Isn’t it amazing how different life can look in a couple of days or sometimes just a couple of hours? The Libyan people must resonate with what I mean, I assume. Their country is in transition and in a way Libya is not the same country today as it was a week ago.
Five weeks ago I received the news I had to leave my house. It was devastating news for me. The ground under my feet collapsed. I made one desperate phone call to a friend who works in real estate. Three weeks later I receive a phone call back. He found a temporary solution for me.
My new place is in the middle of the Red Light District, the oldest and most infamous part of Amsterdam. I live in a busy street with lots of sex shops and tourists.
When I first heard about my new location a was a bit worried.
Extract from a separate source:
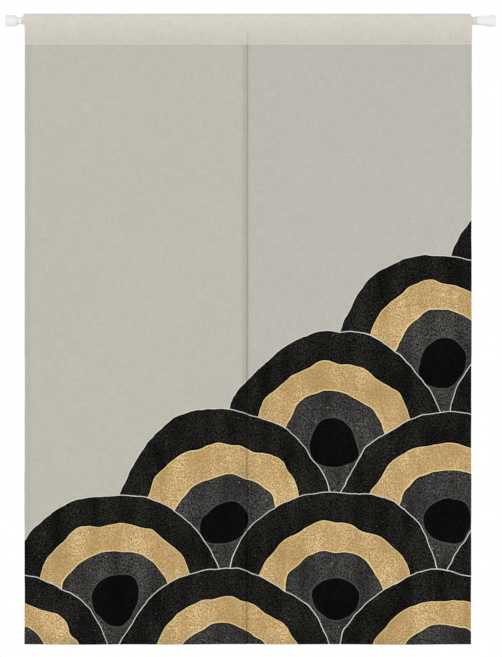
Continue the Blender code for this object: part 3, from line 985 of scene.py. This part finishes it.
def thread_material(name, colour, printed):
    """Fine thread in the colour of the cloth under it."""
    graph = Graph(name)
    place = graph.object_place()
    twist = graph.noise(place, TWIST_CELLS, detail=1.0).outputs[0]
    tone = graph.spread(twist, *ONE_NOISE, *TWIST_TONES)
    base = linear(colour)
    if printed:
        ink, covered = add_print(graph, place)
        base = graph.blend_colour(covered, base, ink)
    return graph.finish(toned(graph, base, tone), THREAD_ROUGHNESS, Specular_IOR_Level=THREAD_SHINE)


def rod_material(coat):
    """Smooth white coating or moulding with a faint unevenness."""
    graph = Graph(coat.name)
    place = graph.object_place()
    clouds = graph.noise(place, COAT_CLOUDS, detail=3.0).outputs[0]
    tone = graph.spread(clouds, *ONE_NOISE, *COAT_TONES)
    peel = graph.noise(place, coat.grain).outputs[0]
    smoothest = coat.roughness - COAT_SMOOTHER
    roughest = coat.roughness + COAT_ROUGHER
    roughness = graph.spread(peel, *ONE_NOISE, smoothest, roughest)
    colour = toned(graph, linear(coat.colour), tone)
    return graph.finish(colour, roughness, peel, COAT_RELIEF, Specular_IOR_Level=COAT_SHINE)


def floor_material():
    """Pale floor with faint clouds."""
    graph = Graph("floor")
    clouds = graph.noise(graph.object_place(), FLOOR_CLOUDS, detail=3.0).outputs[0]
    tone = graph.spread(clouds, *ONE_NOISE, *FLOOR_TONES)
    return graph.finish(toned(graph, linear(FLOOR_COLOUR), tone), FLOOR_ROUGHNESS)


def dress_cloth():
    """Puts the fine cloth and its sewing in place of the cloth solids."""
    front = panel_front_material()
    back = panel_back_material()
    panel_thread = thread_material("panel_thread", PANEL_COLOUR, True)
    heading_thread = thread_material("heading_thread", HEADING_COLOUR, False)
    for panel in PANELS:
        cloth = make_panel(panel, [front, back])
        sewing = make_sewing(f"{panel.node}_sewing", panel_seams(panel), panel_thread)
        for piece in (cloth, sewing):
            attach(piece, "root")
        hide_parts(panel.node)
    heading = make_heading(heading_material())
    sewing = make_sewing("heading_sewing", heading_seams(), heading_thread)
    for piece in (heading, sewing):
        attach(piece, "root")
    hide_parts("heading")
    section = heading_line(np.array([CURTAIN_LEFT]), -1)[0][-1, 0]


def dress_rod():
    """Puts fine turned pieces in place of the rod's solids."""
    low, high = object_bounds()
    outer_coat = rod_material(OUTER_COAT)
    inner_coat = rod_material(INNER_COAT)
    moulding = rod_material(PAD_COAT)
    inner_wall = tube_profile(INNER_TUBE_RADIUS, LEFT_PAD.floor + TOUCH_GAP, INNER_TUBE_LENGTH)
    outer_wall = tube_profile(OUTER_TUBE_RADIUS, RIGHT_PAD.floor + TOUCH_GAP, OUTER_TUBE_LENGTH)
    left_pad = pad_profile(LEFT_PAD, INNER_TUBE_RADIUS)
    right_pad = pad_profile(RIGHT_PAD, OUTER_TUBE_RADIUS)
    pieces = [
        ("rod_inner_tube", "rod_tube", inner_coat, inner_wall, low.x, False),
        ("rod_outer_tube", "rod_tube", outer_coat, outer_wall, high.x, True),
        ("rod_pad_left", "rod_pad", moulding, left_pad, low.x, False),
        ("rod_pad_right", "rod_pad", moulding, right_pad, high.x, True),
    ]
    for node, slot, material, profile, end_x, points_right in pieces:
        piece = turned_object(f"{node}_fine", material, profile, end_x, points_right)
        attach(piece, "root")
        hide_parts(node)


def make_world():
    """White behind the object, and softer light from all round on it."""
    world = bpy.data.worlds.new("studio")
    bpy.context.scene.world = world
    world.use_nodes = True
    tree = world.node_tree
    background = tree.nodes["Background"]
    background.inputs["Color"].default_value = (1.0, 1.0, 1.0, 1.0)
    path = tree.nodes.new("ShaderNodeLightPath")
    strength = tree.nodes.new("ShaderNodeMapRange")
    strength.inputs["To Min"].default_value = AMBIENT
    strength.inputs["To Max"].default_value = 1.0
    tree.links.new(path.outputs["Is Camera Ray"], strength.inputs["Value"])
    tree.links.new(strength.outputs[0], background.inputs["Strength"])


def make_lights():
    """Broad suns, each from its own side."""
    for soft_light in LIGHTS:
        data = bpy.data.lights.new(soft_light.name, "SUN")
        data.energy = soft_light.strength
        data.angle = math.radians(soft_light.spread)
        placed = bpy.data.objects.new(soft_light.name, data)
        bpy.context.scene.collection.objects.link(placed)
        azimuth = math.radians(soft_light.azimuth)
        elevation = math.radians(soft_light.elevation)
        towards = Vector((
            math.sin(azimuth) * math.cos(elevation),
            -math.cos(azimuth) * math.cos(elevation),
            math.sin(elevation),
        ))
        placed.rotation_euler = towards.to_track_quat("Z", "Y").to_euler()


def make_floor():
    """A pale round floor, well below the lower edge of the camera's view."""
    bpy.ops.mesh.primitive_circle_add(
        vertices=FLOOR_SIDES, radius=FLOOR_RADIUS, fill_type="NGON", location=(0, 0, -FLOOR_DROP)
    )
    floor = bpy.context.object
    floor.name = "floor"
    floor.data.materials.append(floor_material())


def make_camera():
    """A camera that shows METRES_PER_PX at the curtain, over the photo's height."""
    data = bpy.data.cameras.new("camera")
    data.sensor_width = SENSOR
    data.lens = SENSOR * CAMERA_DISTANCE / (PHOTO_HEIGHT_PX * METRES_PER_PX)
    data.clip_start = SEEN_FROM
    data.clip_end = SEEN_TO
    camera = bpy.data.objects.new("camera", data)
    bpy.context.scene.collection.objects.link(camera)
    camera.location = (CAMERA_X, -CAMERA_DISTANCE, CAMERA_Z)
    camera.rotation_euler = (math.pi / 2, 0, 0)
    bpy.context.scene.camera = camera


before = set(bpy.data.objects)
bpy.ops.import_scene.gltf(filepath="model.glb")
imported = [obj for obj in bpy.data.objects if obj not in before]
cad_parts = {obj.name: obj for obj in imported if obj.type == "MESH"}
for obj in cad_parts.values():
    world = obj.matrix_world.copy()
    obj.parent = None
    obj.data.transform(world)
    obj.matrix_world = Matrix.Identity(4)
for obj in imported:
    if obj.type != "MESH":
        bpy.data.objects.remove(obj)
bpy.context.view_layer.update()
bpy.context.scene.view_settings.view_transform = "Standard"
make_camera()
dress_cloth()
dress_rod()
make_floor()
make_lights()
make_world()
Also I became aware of my attachments to my previous place. I thought I didn’t really care about that home but when I was forced to leave all of sudden I became sentimental about it. It was tough for me to let go of the old situation and to embrace the new situation on the spot.
It is very human to fear the unfamiliar and to stick to what we know. We cling. This is why we hang on to destructive relationships, why we stay in jobs we don’t like and that’s why it is so extremely hard to get rid of an oppressive regime. We tend to stick to our own patterns and behaviors. Known seems safer than unknown. But it is not very beneficial to our development nor to our happiness.
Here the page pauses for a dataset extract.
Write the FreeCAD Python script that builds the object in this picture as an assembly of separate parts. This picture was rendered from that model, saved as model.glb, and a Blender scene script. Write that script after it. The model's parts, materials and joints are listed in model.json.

The fact that I changed my mind about my situation wasn’t because of my wisdom or my spiritual training, it was my ego that came to the rescue. I went from unhappy to happy the moment I found out that my new place was one of the coolest spots the company of my friend had available and that the average time one would spend on their waiting list was more than a year. I was given crazy preference. It was exactly the same appartment but my perspective on it changed within two minutes from negative to positive.
The photo that accompanies this post is shot in Libya. It’s a picture of a gazelle, taken in a bombed part of Tripoli. When I started writing this post I thought the gazelle must be feeling afraid since she finds herself outside her comfort zone. Maybe the gazelle was feeling like me, uneasy with her new surroundings. But when I look closely the gazelle shows no fear, just alertness. She doesn’t seem to have a preference for the bushes or the destructed concrete.
The happiness that I experienced when my perspective on my new house shifted from ‘small apartment in a crappy neighbourhood’ to ‘exclusive pad in renovated monumental building with a long waiting list’ has nothing to do with true freedom. It is just a way of temporarily escaping feelings of inferiority. I find the freedom in the Libyan gazelle, who shows me what is important. She lives her life, abides in the present moment, is aware and alert, embraces her surroundings without judgment.
I hope the Libyan people are more like the gazelle and less like me. I fear the opposite though. I wish them true freedom and not just a change of regime but a transformation of regime. I will be extremely hard to not fall in the trap of greed and revenge when we have been deprived and abused for such a long time.
Overcoming my selfishness and self-pity is a daily task. I need to remind myself over and over again. Today it was the fragile gazelle that helped me realize that. I feel different from an hour ago. I feel gratitude for my new place and am grateful to the people who helped me out. I wish the people in Libya similar experiences soon and often.
Justyna says
hey Atalwin! I hear you! If it was me i would feel extremely uncomfortable in a new surroundings. A bit lost, vulnerable, insecure… oh yes, very insecure. But whenever it happens I tell myself that it is very human part of me that is afraid and I try to let her be, I try to comfort her and give her as much support as she needs. And then, this insecure part just dissipates… love J.